I think the myth here is that an older aircraft isn't safer because of wear and tear. That's not really true due to maintenance requirements. If you want to, you could fly in a Douglas DC-3 (1930s aircraft) today if you had enough time and money to find the operator. Any aircraft can be operated if it is still maintained.

The reason aircraft get retired from commercial airlines is generally they become expensive to maintain, not because they stopped being airworthy. Airlines don't buy one airplane, they buy a fleet, which includes the maintenance portion. The larger picture there is you need

  1. Trained pilots
  2. Mechanics to repair them
  3. Available parts

It's #3 that will eventually drive an aircraft out of general use. Delta, which flies the MD-80/88/90 series, is set to retire the aircraft in 2022.

Delta will remove the MD-90 two-years earlier than previous plans to “realize fleet simplification benefits,” said Jacobson during the airline’s second quarter earnings call on July 11. The airline will replace the aircraft with ones from its current orderbook, which includes 77 Airbus A220s(sic, likely A320) and 144 Airbus A321s and A321neos, he added.

The early retirement of some MD-90s was understood to be to support the in-service fleet, with parts from the removed aircraft available to support operational aircraft.

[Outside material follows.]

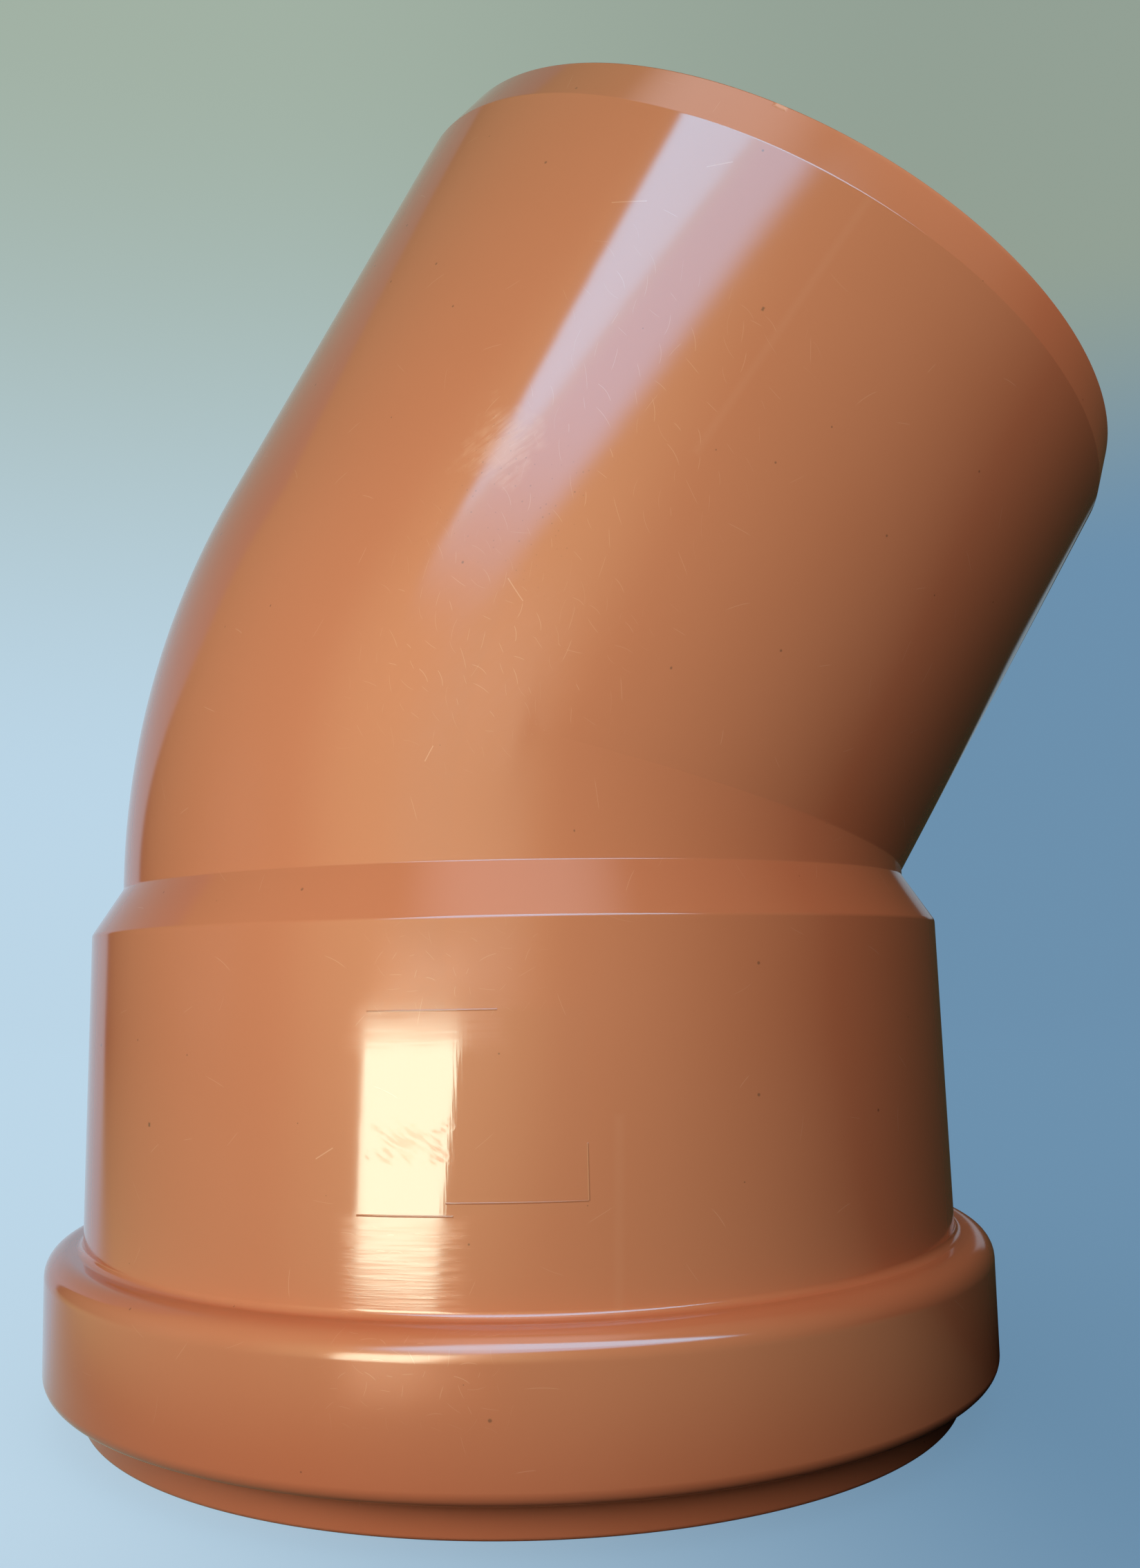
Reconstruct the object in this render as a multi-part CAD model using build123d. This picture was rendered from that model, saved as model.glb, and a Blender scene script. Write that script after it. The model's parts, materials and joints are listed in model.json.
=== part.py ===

In other words, Delta cannibalized some of its fleet for parts, and may be actively doing so with its rolling retirement. McDonnell-Douglass (who made the planes) is now owned by Boeing, and production of the MD-90 ceased in 2000. These planes can still be flown after Delta retires them, but Delta will have a hard time (i.e. expensive) sourcing new parts, which makes less sense for an active carrier airline operating thousands of aircraft around the world. Other aircraft of similar size are in production and their parts are more plentiful.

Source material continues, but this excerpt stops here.